グリュンバインは、1962年、ドレスデン生まれ、ドイツの作家の登竜門「ビューヒナー賞」(1995)はじめ、各章を総なめにする新進気鋭の作家・詩人・翻訳家・エッセイストです。以下のサイト(ドイツ語)は、グリュンバインが作品を出版しているズーアカンプ社のグリュンバイン特集ページです。

http://www.suhrkamp.de/autoren/autor.cfm?id=1635

この人は、頭蓋骨がまだ固まってない生まれたての赤ちゃんの頭がべこべこしているのは、宇宙と交信しているのだというような、わけわからん詩を作る人で、現代文学の苦手なわたしには、およそ遠い存在です。

わたしが名前を知っているのは偶然で、以前、「ホロコースト警鐘碑」の記事でご紹介した「「壁」なき時代のドイツ文学」なる授業で、4人の戦後作家の一人として取り上げられたからでした。

https://blogs.yahoo.co.jp/megamiyoutae/11178737.html

そのときも、クリスタ・ヴォルフの方が好みだったのですが、この講義をした先生に学んだ一番のことは、どんな時代を専門にしても、好きでも嫌いでも、常に同時代のものに目を向けることの大切さと面白さでした。

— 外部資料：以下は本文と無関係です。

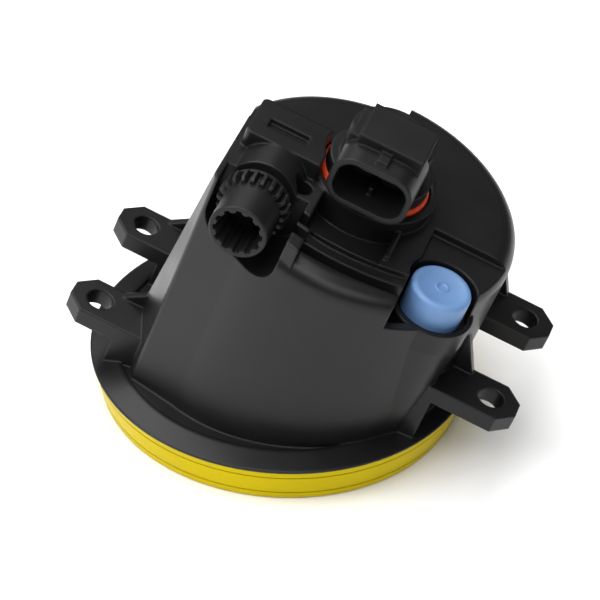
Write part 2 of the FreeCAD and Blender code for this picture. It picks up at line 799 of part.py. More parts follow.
def bowl(name, offset, reach):
    """A solid under the parabola moved back by an offset and kept inside a radius."""
    top = value("focusHeight + focalLength") + offset
    stops = [reach * index / 12 for index in range(13)]
    curve = Part.BSplineCurve()
    curve.interpolate([FreeCAD.Vector(r, 0, top - r * r / (4 * value("focalLength"))) for r in stops])
    rim = curve.EndPoint
    low = FreeCAD.Vector(reach, 0, value(BELOW))
    base = FreeCAD.Vector(0, 0, value(BELOW))
    wire = Part.Wire([curve.toShape(), Part.makeLine(rim, low), Part.makeLine(low, base),
                      Part.makeLine(base, FreeCAD.Vector(0, 0, top))])
    item = add("Part::Feature", name)
    item.Shape = Part.Face(wire).revolve(FreeCAD.Vector(), UP, 360)
    return item


def make_reflector():
    outer = bowl("bowlOutside", value("reflectorWall"), value("skirtRadius"))
    inner = bowl("bowlInside", 0, value("skirtRadius - reflectorWall"))
    arm = box("reflectorArm", (AIM[0] + " - armHalfWidth", AIM[0] + " + armHalfWidth"),
              ("-nutY - armHalfDepth", "-nutY + armHalfDepth"), ("focusHeight - armRoot", "ballHeight"))
    tip = ball("armBall", "ballRadius", (AIM[0], "-nutY", "ballHeight"))
    hole = rod("bulbHoleCut", "bulbHole", ("0", "0", "focusHeight"), ABOVE)
    pins = rod("pivotHoles", "pivotRadius + runningGap", ("-" + FAR, "0", "pivotHeight"), "2 * " + FAR, "X")
    upright = cut("reflectorUpright", fuse("reflectorSolid", outer, arm, tip), inner, hole, pins, leg_slot())
    return cut("reflector", leaned(upright), below("rimTrim", "reflectorRim"))


LEG = ("legNear", "legFar")


def leg_slot():
    return box("legSlot", ("-legHalfWidth - fitGap", "legHalfWidth + fitGap"),
               (LEG[0] + " - fitGap", LEG[1] + " + fitGap"), ("focusHeight", ABOVE))


def make_bulb_shield():
    """A cup in front of the bulb, on one leg that passes through the reflector."""
    width = ("-legHalfWidth", "legHalfWidth")
    cup = ring("shieldCup", "shieldRadius", "shieldRadius - shieldWall", "shieldLow + shieldWall",
               "shieldHigh")
    face = rod("shieldFace", "shieldRadius", ("0", "0", "shieldLow"), "shieldWall")
    foot = box("shieldFoot", width, ("shieldRadius - shieldWall * 2 / 3", LEG[1]),
               ("shieldHigh - shieldLip", "shieldHigh"))
    leg = box("shieldLeg", width, LEG, ("shieldHigh - shieldLip", "focusHeight + focalLength + legEnd"))
    return fuse("bulb_shield", cup, face, foot, leg)


def make_shield_clip():
    """A spring plate pushed over the leg's end behind the reflector."""
    low = "focusHeight + focalLength - springDrop"
    plate = box("clipPlate", ("-springHalfWidth", "springHalfWidth"), ("springNear", "springFar"),
                (low, low + " + springThickness"))
    hole = box("clipHole", ("-legHalfWidth", "legHalfWidth"), LEG, (low + " - 1", low + " + 2"))
    return cut("shield_clip", plate, hole)


def make_pivot_studs():
    start = "skirtRadius - reflectorWall + studGap"
    right = rod("rightStud", "pivotRadius", (start, "0", "pivotHeight"), "pivotLength", "X")
    far = "-(%s) - pivotLength" % start
    left = rod("leftStud", "pivotRadius", (far, "0", "pivotHeight"), "pivotLength", "X")
    return fuse("pivot_studs", left, right)


# Bulb: base with its plug shell, hub with three tabs, capsule and what is in it

def make_bulb_base():
    """The round base, a hooded block on it and the plug's shell that opens to the front."""
    disc = rod("baseDisc", "bulbBaseRadius", ("0", "0", "bulbBaseLow"), "bulbBaseHigh - bulbBaseLow")
    neck = rod("baseNeck", "neckRadius", ("0", "0", "bulbBaseHigh"), "neckHeight")
    block = box("baseBlock", ("-headLeft", "headRight"), ("-headFront", "-headBack"),
                ("bulbBaseHigh", "headTop"))
    step = box("baseStep", ("-headStepLeft", "-headLeft"), ("-headStepFront", "-headBack"),
               ("bulbBaseHigh", "headTop - headStepDrop"))
    latch = box("baseLatch", ("plugCentreX - latchWidth / 2", "plugCentreX + latchWidth / 2"),
                ("-latchFront", "-headFront"),
                ("plugLow + plugHeight - 1", "plugLow + plugHeight + latchRise"))
    shell = plug_solid("plugShell", "0", "plugMouth", "shellBack")
    room = plug_solid("plugRoom", "plugWall", "plugMouth + 1", "plugMouth - plugDepth")
    key = box("plugKey", ("plugCentreX - keyWidth / 2", "plugCentreX + keyWidth / 2"),
              ("-plugMouth + keySetBack", "-plugMouth + plugDepth"),
              ("plugLow + plugWall / 2", "plugLow + plugWall + keyHeight"))
    solid = cut("baseHollow", fuse("baseSolid", disc, neck, block, step, latch, shell), room)
    bores = rod("leadWell", "wellRadius", ("0", "0", "bulbBaseLow - 1"), "wellDepth")
    return cut("bulb_base", fuse("baseWithKey", solid, key), bores, *blade_slots())


def plug_solid(name, inset, front, back):
    """The plug's rounded outline from a front to a back distance, shrunk all round by an inset."""
    low = "plugLow + " + inset
    high = "plugLow + plugHeight - " + inset
    left = "plugCentreX - plugWidth / 2 + " + inset
    right = "plugCentreX + plugWidth / 2 - " + inset
    item = box(name + "Box", (left, right), ("-(%s)" % front, "-(%s)" % back), (low, high))
    return rounded(name, item, "plugCorner - " + inset, lambda edge: edge.BoundBox.YLength > 5)


def blade_spots():
    return ["plugCentreX + %d * bladeSpacing / 2" % side for side in (-1, 1)]


def blade_slots():
    middle = "plugLow + plugHeight / 2"
    return [box("bladeSlot%d" % index, (spot + " - bladeWidth / 2", spot + " + bladeWidth / 2"),
                ("-plugMouth + plugDepth - 1", "-plugMouth + plugDepth + bladeRoot"),
                (middle + " - bladeThickness / 2", middle + " + bladeThickness / 2"))
            for index, spot in enumerate(blade_spots())]


def make_connector_terminals():
    middle = "plugLow + plugHeight / 2"
    blades = [box("blade%d" % index, (spot + " - bladeWidth / 2", spot + " + bladeWidth / 2"),
                  ("-plugMouth + bladeSetBack", "-plugMouth + plugDepth + bladeRoot"),
                  (middle + " - bladeThickness / 2", middle + " + bladeThickness / 2"))
              for index, spot in enumerate(blade_spots())]
    return fuse("connector_terminals", *blades)


TAB_LOW = "(collarHeight - collarSeatDepth - collarLip - tabRoom)"


def make_bulb_ring():
    """The metal hub under the base, with three tabs that lock under the collar's lip."""
    hub = rod("ringHub", "hubRadius", ("0", "0", TAB_LOW), "bulbBaseLow - " + TAB_LOW)
    tabs = []
    for index in range(3):
        tab = box("ringTab%d" % index, ("hubRadius - 2", "tabReach"), ("-tabHalfWidth", "tabHalfWidth"),
                  (TAB_LOW, TAB_LOW + " + tabHeight"))
        tabs.append(spoke("ringTabTurned%d" % index, tab, 120 * index + 90))
    hole = rod("ringHole", "hubBore", ("0", "0", TAB_LOW + " - 1"), "3 * past")
    return cut("bulb_ring", fuse("ringSolid", hub, *tabs), hole)


def make_capsule_holder():
    return ring("capsule_holder", "hubBore", "capsuleRadius", TAB_LOW + " - holderReach",
                TAB_LOW + " + holderRise")


def make_bulb_glass():
    """A capsule with a round tip, closed at its foot."""
    top = TAB_LOW + " + glassRise"
    low = top + " - capsuleLength"
    inner = "capsuleRadius - capsuleWall"
    outside = fuse("glassOutside", rod("glassTube", "capsuleRadius", ("0", "0", low), "capsuleLength"),
                   ball("glassTip", "capsuleRadius", ("0", "0", low)))
    inside = fuse("glassInside", rod("glassRoom", inner, ("0", "0", low), "capsuleLength - pinchLength"),
                  ball("glassTipRoom", inner, ("0", "0", low)))
    return cut("bulb_glass", outside, inside, *lead_rods("leadHole"))


def lead_rods(name):
    """Two supply wires from the base down to the filament's ends."""
    high = "bulbBaseLow + leadRise"
    spots = (("-leadX", "focusHeight + footPlace - leadOverlap"),
             ("leadX", "focusHeight - footPlace - leadOverlap"))
    return [rod("%s%d" % (name, index), "leadRadius", (across, "0", low), high + " - (%s)" % low)
            for index, (across, low) in enumerate(spots)]


def make_bulb_leads():
    """The two supply wires with their short feet to the filament."""
    feet = [rod("upperFoot", "footRadius", ("-leadX", "0", "focusHeight + footPlace"), "leadX", "X"),
            rod("lowerFoot", "footRadius", ("0", "0", "focusHeight - footPlace"), "leadX", "X")]
    return fuse("bulb_leads", *lead_rods("lead"), *feet)


def make_bulb_filament():
    coil = rod("filamentRod", "coilRadius", ("0", "0", "focusHeight - coilLength / 2"), "coilLength")
    return wrapped("bulb_filament", coil)


# Vent: cap pressed over the nipple, with a membrane under its roof

def make_vent_cap():
    low = "ventFloor + capGap"
    top = low + " + ventHeight"
    cap = rod("capSolid", "ventRadius", (*VENT, low), "ventHeight")
    cap = rounded("capTop", cap, "capRound", lambda edge: level(edge, value(top)))
    room = rod("capRoom", "nippleRadius", (*VENT, low + " - 1"), "ventHeight - capRoof")
    skirt = ring("capSkirtRoom", "ventRadius - capWall", "nippleRadius + capSkirtGap", low + " - 1",
                 low + " + capSkirtDepth", VENT)
    return cut("vent_cap", cap, room, skirt)


def make_vent_membrane():
    low = "ventFloor + ventHeight - membraneDrop"
    disc = rod("membraneDisc", "nippleRadius - fitGap", (*VENT, low), "membraneThickness")
    return wrapped("vent_membrane", disc)


nodes = [
    make_lens(),
    make_lens_seal(),
    make_housing(),
    make_reflector(),
    leaned(make_bulb_shield()),
    leaned(make_shield_clip()),
    leaned(make_pivot_studs()),
    leaned(make_bulb_base()),
    leaned(make_bulb_ring()),
    leaned(make_capsule_holder()),
    leaned(make_bulb_glass()),
    leaned(make_bulb_filament()),
    leaned(make_bulb_leads()),
    leaned(make_connector_terminals()),
    leaned(ring("bulb_seal", "collarSeat - sealRoom", "hubRadius", "collarHeight - collarSeatDepth + fitGap",
                "bulbBaseLow")),
    leaned(make_vent_cap()),
    leaned(make_vent_membrane()),
    leaned(make_adjuster_gear()),
    leaned(make_adjuster_screw()),
    leaned(side_ring("adjuster_seal", "gearHub + shaftSealRoom", "screwRadius + runningGap", "-hoodFront",
                     "shaftSealLength")),
    leaned(side_ring("adjuster_clip", "screwRadius + clipWidth", "screwRadius", "-blockFront + clipPlace",
                     "clipThickness")),
    leaned(make_aim_nut()),
]

doc.recompute()
for item in doc.Objects:
    if "Invalid" in item.State or "Error" in item.State:
        sys.exit("%s failed: %s" % (item.Label, item.State))
for item in nodes:
    if item.Shape.isNull() or not item.Shape.isValid() or item.Shape.Volume <= 0:
        sys.exit("%s has no valid shape" % item.Label)
for item in nodes:
    item.Shape.exportStep("parts/%s.step" % item.Label)
    print(item.Label, len(item.Shape.Solids), round(item.Shape.Volume))
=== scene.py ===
import bpy, bmesh, json, math
from mathutils import Matrix, Vector


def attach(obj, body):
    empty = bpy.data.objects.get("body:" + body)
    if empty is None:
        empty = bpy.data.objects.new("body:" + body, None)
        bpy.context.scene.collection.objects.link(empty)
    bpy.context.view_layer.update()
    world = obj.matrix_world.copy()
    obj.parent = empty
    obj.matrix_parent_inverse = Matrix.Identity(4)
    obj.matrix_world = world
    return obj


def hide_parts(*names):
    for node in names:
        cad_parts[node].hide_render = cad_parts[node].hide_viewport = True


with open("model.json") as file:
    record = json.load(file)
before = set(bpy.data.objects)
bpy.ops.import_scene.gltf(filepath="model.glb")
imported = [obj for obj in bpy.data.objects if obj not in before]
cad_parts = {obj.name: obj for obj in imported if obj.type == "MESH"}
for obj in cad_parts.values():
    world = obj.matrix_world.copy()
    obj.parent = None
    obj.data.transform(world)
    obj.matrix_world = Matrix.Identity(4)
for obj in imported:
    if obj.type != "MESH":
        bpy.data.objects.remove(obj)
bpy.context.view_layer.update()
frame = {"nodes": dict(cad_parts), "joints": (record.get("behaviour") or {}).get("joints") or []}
nodes = frame["nodes"]
mm = 0.001
print("frame loaded:", len(nodes), "nodes")

# the lamp's own axis leans over from the lens, so points are set out along it and square to it
joints = {joint["name"]: joint for joint in frame["joints"]}
lampAxis = Vector(joints["bulb_twist"]["axis"]).normalized()
acrossAxis = Vector(joints["reflector_tilt"]["axis"]).normalized()
alongAxis = lampAxis.cross(acrossAxis).normalized()


def lampPoint(x, y, a):  # millimetres across, along and up the lamp's axis, to metres in the frame
    return (acrossAxis * x + alongAxis * y + lampAxis * a) * mm


def lampBox(name):  # the lowest and highest corner of a node in the same directions, in millimetres
    node = nodes[name]
    spots = [node.matrix_world @ vertex.co / mm for vertex in node.data.vertices]
    spans = [[spot.dot(axis) for spot in spots] for axis in (acrossAxis, alongAxis, lampAxis)]
    return Vector([min(span) for span in spans]), Vector([max(span) for span in spans])


# shader helpers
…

その意味で、苦手なグリュンバインにも、自分から作品を読むとまではいかなくても、なんとなく注意は向けていたのですが、グリュンバインは、その後、来日して大学で自作朗読をしてくれたり、2005年の「日本におけるドイツ年」でも、わたしは参加できませんでしたが、講演会をしたりと、「縁のある」作家で、そんなこんなで、13日のベルリンでの講演も、ゼミでの発表前日でしたが、出かけてきました。

びっくりしたのは、小さいとはいえ劇場での講演だったにもかかわらず、大入り満員で、しかも老若男女そろっていたことでした。講演そのものは、あんまり寝てなかったからなのか、グリュンバインだからなのか、実のところさっぱりピーマンでしたが(やっぱりわたしには現代文学は向かない)、その後のサイン会で、「以前、日本の大学で自作朗読をされたことを覚えていますか。わたしはそのとき、あそこにいました」と話しかけてみると、「よく覚えています」との返事で、「ベルリンでの勉強、がんばってくださいね」とまで言ってくれ、すっかり感激してしまいました。

帰りの電車で、わけわからんとか言わず、最新のものを読んでみようと決心したのですが、やっぱり、本が2冊並んでいると、グリュンバインじゃない方を手にとってしまいます。同時代文学への道のりは、遠そうです。